◆ Supplied material
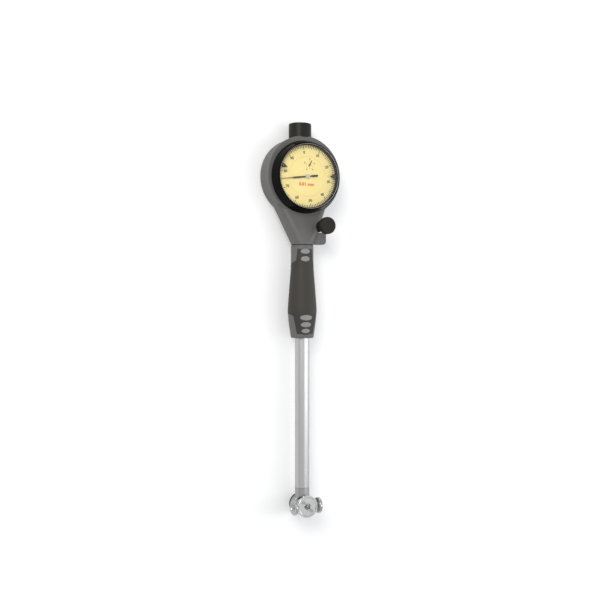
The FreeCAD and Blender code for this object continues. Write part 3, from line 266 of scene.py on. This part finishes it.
# %% Metals
def metal(name, colour, rough, scratches, depth, spread=0.12, tint=None):
    made = Finish(name)
    lines = scratches(made)
    made.shader(Metallic=1.0, Base_Color=made.blend(lines, colour, tint or colour),
                Roughness=rough + spread * (lines - 0.5), Normal=made.bump(lines, depth))
    return made


def ground_along(size, stretch):
    return lambda made: made.noise(size, stretch)


def turned(middle, plane, pitch):
    """Rings about an axis: noise read along the radius only."""
    def rings(made):
        way = made.node("ShaderNodeCombineXYZ", sockets={"X": made.radius(middle, plane) * (1 / pitch)})
        return made.node("ShaderNodeTexNoise", sockets={"Vector": way, "Scale": 1.0, "Detail": 2.0})
    return rings


head_middle = Vector((0, joints["crank_turn"]["pos_m"][1] - mm(3), 0))
wheel_left = Vector(joints["left_wheel_spin"]["pos_m"])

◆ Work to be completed
Hand back the material above in full, exactly as written.

◆ Answer to this problem
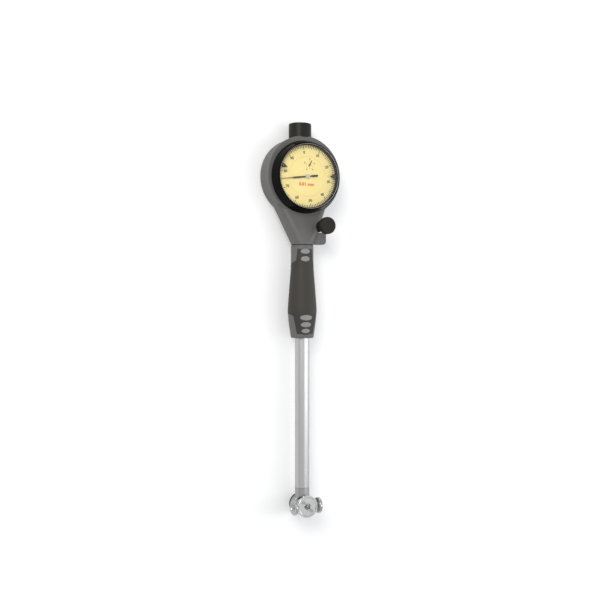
The FreeCAD and Blender code for this object continues. Write part 3, from line 266 of scene.py on. This part finishes it.
# %% Metals
def metal(name, colour, rough, scratches, depth, spread=0.12, tint=None):
    made = Finish(name)
    lines = scratches(made)
    made.shader(Metallic=1.0, Base_Color=made.blend(lines, colour, tint or colour),
                Roughness=rough + spread * (lines - 0.5), Normal=made.bump(lines, depth))
    return made


def ground_along(size, stretch):
    return lambda made: made.noise(size, stretch)


def turned(middle, plane, pitch):
    """Rings about an axis: noise read along the radius only."""
    def rings(made):
        way = made.node("ShaderNodeCombineXYZ", sockets={"X": made.radius(middle, plane) * (1 / pitch)})
        return made.node("ShaderNodeTexNoise", sockets={"Vector": way, "Scale": 1.0, "Detail": 2.0})
    return rings


head_middle = Vector((0, joints["crank_turn"]["pos_m"][1] - mm(3), 0))
wheel_left = Vector(joints["left_wheel_spin"]["pos_m"])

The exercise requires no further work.